Two of the five paddlers had not been to Mud before. We usually aim to get there near the top of a preferably generous tide, but today’s paddle was on an ebb. By the time we got there, the entry through the coral shoals was limited to a narrow passage. The odd multi-coloured lump inshore of the coral shoals in a foot of water turned out to be another carcass. Its relatively small size, sharp shaped jaw bone, a dismembered baleen, fine tail fluke and colouring looked like those of a Minke whale. After the newcomers had gone further up the creek to take a look at the massive humpback skeletal remains it was time to hightail out of there while we had water to do so.
We went ashore just north of the western creek and were treated to a sumptuous morning tea of fresh Belgian waffles served with cherry compote and lashings of fresh cream compliments of Jack. Simply divine. A pair of Beach Stone-curlews were nearby and it is likely that the solitary large speckled egg in a shallow scrape was theirs.

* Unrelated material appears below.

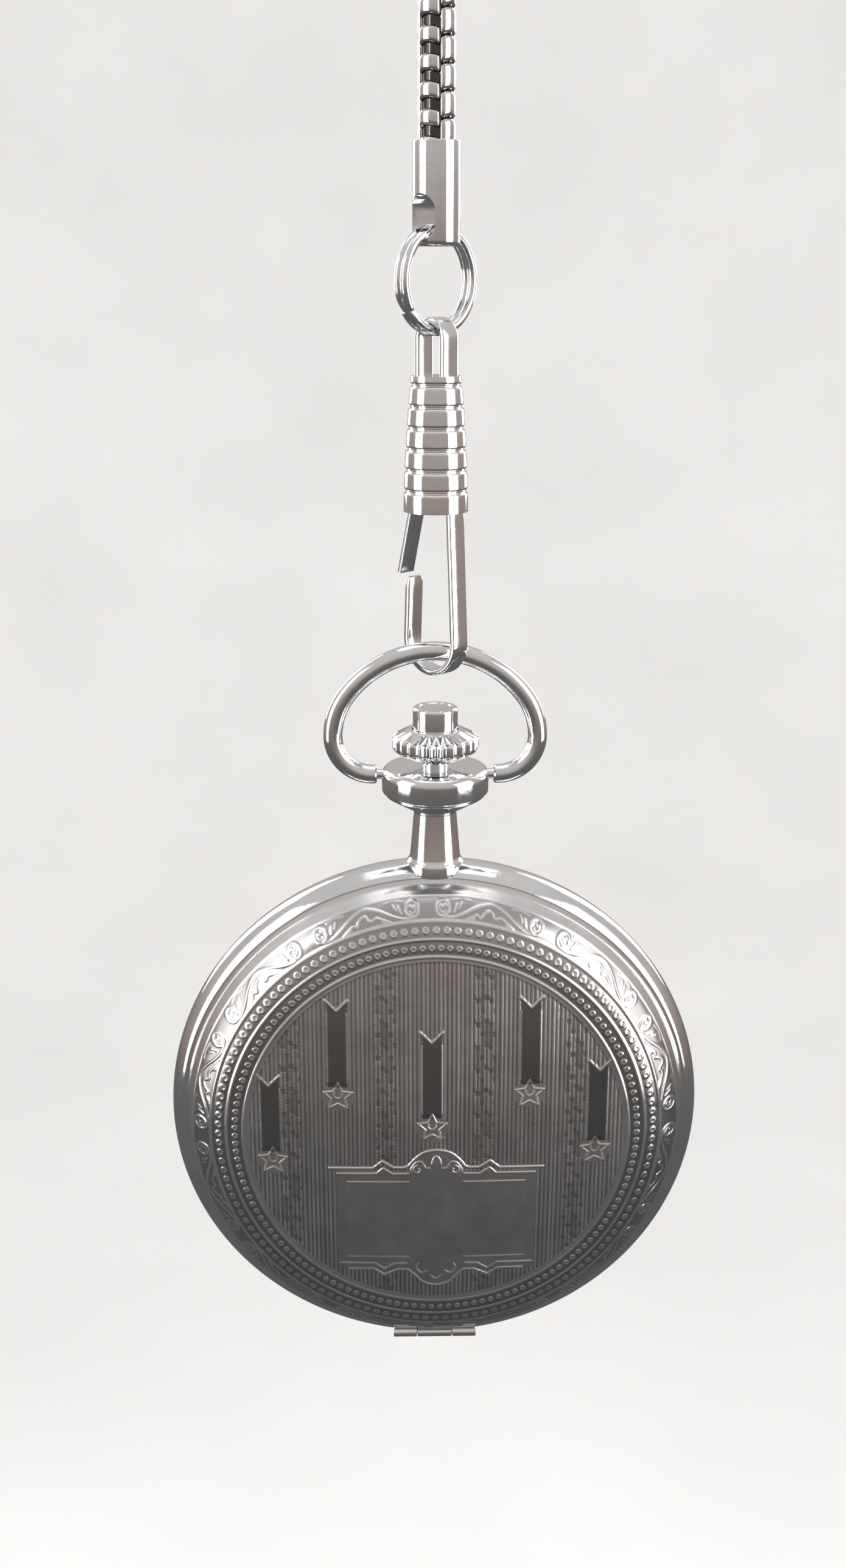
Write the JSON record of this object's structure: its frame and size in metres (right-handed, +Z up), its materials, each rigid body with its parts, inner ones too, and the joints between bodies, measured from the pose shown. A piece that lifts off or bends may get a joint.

We continued clockwise in search of the sandy beach favoured by both Graham and Ian as a place to have lunch. Heading towards a 0.3m low it already had a generous coral fringe. By the time we had finished lunch all the kayaks, including those left floating had been stranded on rough coral.
A consensus was reached to return via the river mouth so we could catch the start of the flood. The cruise liner Pacific Jewel made for an impressive sight as she was escorted downstream. By the time we reached the Boat Passage the beach was still a quagmire so we landed on the boat ramp where one paddler decided it was time for a dip.
It had been a most enjoyable day out, clocking up 32Km and I for one certainly slept well that night.